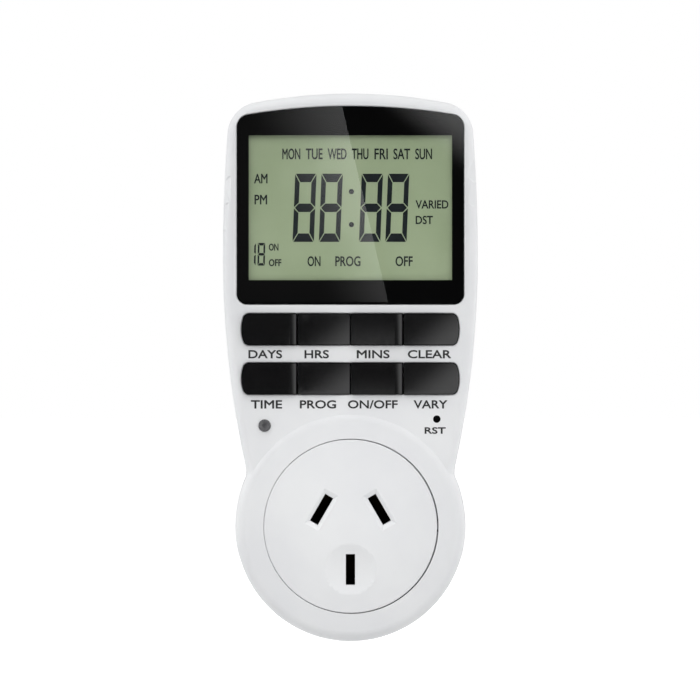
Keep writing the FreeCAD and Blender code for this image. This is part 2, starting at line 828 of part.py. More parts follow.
def key(row, column):
    x0, x1, z0, z1 = key_column(row, column)
    bowed = column % 2
    start = key_front_y - key_proud if bowed else key_front_y
    body = prism(key_row_outline(0, key_row_heights[row]), start, key_flange_y + key_flange_thickness)
    body = body.common(box(x0, x1, start, control_front_y, z0, z1))
    middle = (key_centres[column], key_row_heights[row])
    if bowed:
        body = body.common(Part.makeSphere(key_bow_radius, v(x0, key_front_y + key_bow_radius, middle[1])))
    else:
        right = edges_at(body, key_front_y, lambda edge: edge.BoundBox.XMin > x1 - key_fit)
        body = body.makeFillet(key_ridge_round, right)
    reach = key_flange_reach
    flange_end = key_flange_y + key_flange_thickness
    edge0 = max(x0, key_fit - mat_half_width)
    edge1 = min(x1, mat_half_width - key_fit)
    flange = box(edge0, edge1, key_flange_y, flange_end, z0 - reach, z1 + reach)
    stem = disc(middle, key_stem_radius, key_flange_y, key_stem_end_y)
    return fuse(body, flange, stem)


def keypad_mat():
    low = key_row_heights["lower"] - key_row_height / 2 - mat_margin
    high = key_row_heights["upper"] + key_row_height / 2 + mat_margin
    mat = box(-mat_half_width, mat_half_width, mat_front_y, control_front_y, low, high)
    domes, hollows = [], []
    for place in key_places.values():
        domes.append(cone(place, dome_top_radius, dome_base_radius, key_stem_end_y, mat_front_y))
        inner_top, inner_base = dome_top_radius - dome_wall, dome_base_radius - dome_wall
        hollows.append(cone(place, inner_top, inner_base, key_stem_end_y + 2 * dome_wall, control_front_y))
    return cut(fuse(mat, *domes), *hollows)


def indicator_lamp():
    tip_y = panel_y - lamp_proud
    flange_y = panel_inner_y
    barrel = disc(lamp_place, lamp_radius, tip_y, flange_y)
    barrel = barrel.makeFillet(lamp_tip_round, edges_at(barrel, tip_y))
    flange = disc(lamp_place, lamp_radius + lamp_flange, flange_y, tip_y + lamp_length)
    return fuse(barrel, flange)


def lamp_leads():
    """Two wires from the lamp into the control board."""
    x, z = lamp_place
    half = lead_size / 2
    leads = []
    for side in (-lead_pitch / 2, lead_pitch / 2):
        start = panel_y - lamp_proud + lamp_length
        leads.append(box(x + side - half, x + side + half, start, control_front_y, z - half, z + half))
    return Part.Compound(leads)


reset_case_front = control_front_y - reset_case_height


def reset_switch():
    x, z = reset_place
    half = reset_case_side / 2
    case = box(x - half, x + half, reset_case_front, control_front_y, z - half, z + half)
    inner = half - reset_case_wall
    well_floor = control_front_y - reset_case_wall
    well = box(x - inner, x + inner, reset_case_front + reset_case_wall, well_floor, z - inner, z + inner)
    hole = disc(reset_place, reset_stem_radius + reset_case_wall / 2, reset_case_front, well_floor)
    return cut(case, well, hole)


def reset_button():
    collar_y = panel_inner_y + reset_collar
    tip = disc(reset_place, reset_pin_radius, panel_y + reset_recess, collar_y)
    tip = tip.makeFillet(reset_tip_round, edges_at(tip, panel_y + reset_recess))
    stem_end = control_front_y - reset_case_wall - reset_travel - stack_gap
    stem = disc(reset_place, reset_stem_radius, collar_y, stem_end)
    foot_y = reset_case_front + reset_case_wall + stack_gap
    foot = disc(reset_place, reset_case_side / 2 - reset_case_wall - stack_gap, foot_y, stem_end)
    return fuse(tip, stem, foot)


def board(inset, z0, z1, y0, screws):
    """A circuit board that follows the case's outline."""
    plate = prism(outline(inset), y0, y0 + board_thickness)
    plate = plate.common(box(-half_width, half_width, y0, y0 + board_thickness, z0, z1))
    return cut(plate, *[screw_hole(p, y0, y0 + board_thickness) for p in screws])


def control_board():
    inset = wall + front_draft + board_edge_gap
    return board(inset, control_bottom, control_top, control_front_y, control_screw_places)


def power_board():
    inset = wall + back_draft + board_edge_gap
    return board(inset, power_bottom, power_top, power_front_y, power_screw_places)


def standing(place, size, y0, side=-1):
    """A block standing on a board's face at y0: its size along X, along Z, and its height off the board."""
    x, z = place
    y1 = y0 + side * size[2]
    return box(x - size[0] / 2, x + size[0] / 2, min(y0, y1), max(y0, y1), z - size[1] / 2, z + size[1] / 2)


def control_chip():
    chip = standing(chip_place, chip_size, control_back_y, 1)
    return chip.makeChamfer(chip_bevel, edges_at(chip, control_back_y + chip_size[2]))


def clock_crystal():
    x, z = crystal_place
    y = control_back_y + crystal_radius + seat_gap
    return Part.makeCylinder(crystal_radius, crystal_length, v(x, y, z - crystal_length / 2))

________

=== Written instruction ===
Repeat the listing in full, keeping every line exactly as it is.

=== Right answer ===
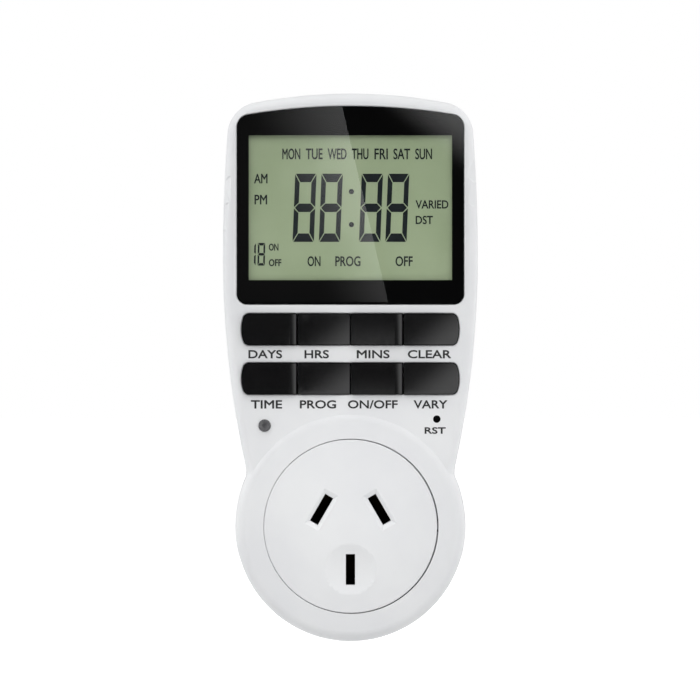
Keep writing the FreeCAD and Blender code for this image. This is part 2, starting at line 828 of part.py. More parts follow.
def key(row, column):
    x0, x1, z0, z1 = key_column(row, column)
    bowed = column % 2
    start = key_front_y - key_proud if bowed else key_front_y
    body = prism(key_row_outline(0, key_row_heights[row]), start, key_flange_y + key_flange_thickness)
    body = body.common(box(x0, x1, start, control_front_y, z0, z1))
    middle = (key_centres[column], key_row_heights[row])
    if bowed:
        body = body.common(Part.makeSphere(key_bow_radius, v(x0, key_front_y + key_bow_radius, middle[1])))
    else:
        right = edges_at(body, key_front_y, lambda edge: edge.BoundBox.XMin > x1 - key_fit)
        body = body.makeFillet(key_ridge_round, right)
    reach = key_flange_reach
    flange_end = key_flange_y + key_flange_thickness
    edge0 = max(x0, key_fit - mat_half_width)
    edge1 = min(x1, mat_half_width - key_fit)
    flange = box(edge0, edge1, key_flange_y, flange_end, z0 - reach, z1 + reach)
    stem = disc(middle, key_stem_radius, key_flange_y, key_stem_end_y)
    return fuse(body, flange, stem)


def keypad_mat():
    low = key_row_heights["lower"] - key_row_height / 2 - mat_margin
    high = key_row_heights["upper"] + key_row_height / 2 + mat_margin
    mat = box(-mat_half_width, mat_half_width, mat_front_y, control_front_y, low, high)
    domes, hollows = [], []
    for place in key_places.values():
        domes.append(cone(place, dome_top_radius, dome_base_radius, key_stem_end_y, mat_front_y))
        inner_top, inner_base = dome_top_radius - dome_wall, dome_base_radius - dome_wall
        hollows.append(cone(place, inner_top, inner_base, key_stem_end_y + 2 * dome_wall, control_front_y))
    return cut(fuse(mat, *domes), *hollows)


def indicator_lamp():
    tip_y = panel_y - lamp_proud
    flange_y = panel_inner_y
    barrel = disc(lamp_place, lamp_radius, tip_y, flange_y)
    barrel = barrel.makeFillet(lamp_tip_round, edges_at(barrel, tip_y))
    flange = disc(lamp_place, lamp_radius + lamp_flange, flange_y, tip_y + lamp_length)
    return fuse(barrel, flange)


def lamp_leads():
    """Two wires from the lamp into the control board."""
    x, z = lamp_place
    half = lead_size / 2
    leads = []
    for side in (-lead_pitch / 2, lead_pitch / 2):
        start = panel_y - lamp_proud + lamp_length
        leads.append(box(x + side - half, x + side + half, start, control_front_y, z - half, z + half))
    return Part.Compound(leads)


reset_case_front = control_front_y - reset_case_height


def reset_switch():
    x, z = reset_place
    half = reset_case_side / 2
    case = box(x - half, x + half, reset_case_front, control_front_y, z - half, z + half)
    inner = half - reset_case_wall
    well_floor = control_front_y - reset_case_wall
    well = box(x - inner, x + inner, reset_case_front + reset_case_wall, well_floor, z - inner, z + inner)
    hole = disc(reset_place, reset_stem_radius + reset_case_wall / 2, reset_case_front, well_floor)
    return cut(case, well, hole)


def reset_button():
    collar_y = panel_inner_y + reset_collar
    tip = disc(reset_place, reset_pin_radius, panel_y + reset_recess, collar_y)
    tip = tip.makeFillet(reset_tip_round, edges_at(tip, panel_y + reset_recess))
    stem_end = control_front_y - reset_case_wall - reset_travel - stack_gap
    stem = disc(reset_place, reset_stem_radius, collar_y, stem_end)
    foot_y = reset_case_front + reset_case_wall + stack_gap
    foot = disc(reset_place, reset_case_side / 2 - reset_case_wall - stack_gap, foot_y, stem_end)
    return fuse(tip, stem, foot)


def board(inset, z0, z1, y0, screws):
    """A circuit board that follows the case's outline."""
    plate = prism(outline(inset), y0, y0 + board_thickness)
    plate = plate.common(box(-half_width, half_width, y0, y0 + board_thickness, z0, z1))
    return cut(plate, *[screw_hole(p, y0, y0 + board_thickness) for p in screws])


def control_board():
    inset = wall + front_draft + board_edge_gap
    return board(inset, control_bottom, control_top, control_front_y, control_screw_places)


def power_board():
    inset = wall + back_draft + board_edge_gap
    return board(inset, power_bottom, power_top, power_front_y, power_screw_places)


def standing(place, size, y0, side=-1):
    """A block standing on a board's face at y0: its size along X, along Z, and its height off the board."""
    x, z = place
    y1 = y0 + side * size[2]
    return box(x - size[0] / 2, x + size[0] / 2, min(y0, y1), max(y0, y1), z - size[1] / 2, z + size[1] / 2)


def control_chip():
    chip = standing(chip_place, chip_size, control_back_y, 1)
    return chip.makeChamfer(chip_bevel, edges_at(chip, control_back_y + chip_size[2]))


def clock_crystal():
    x, z = crystal_place
    y = control_back_y + crystal_radius + seat_gap
    return Part.makeCylinder(crystal_radius, crystal_length, v(x, y, z - crystal_length / 2))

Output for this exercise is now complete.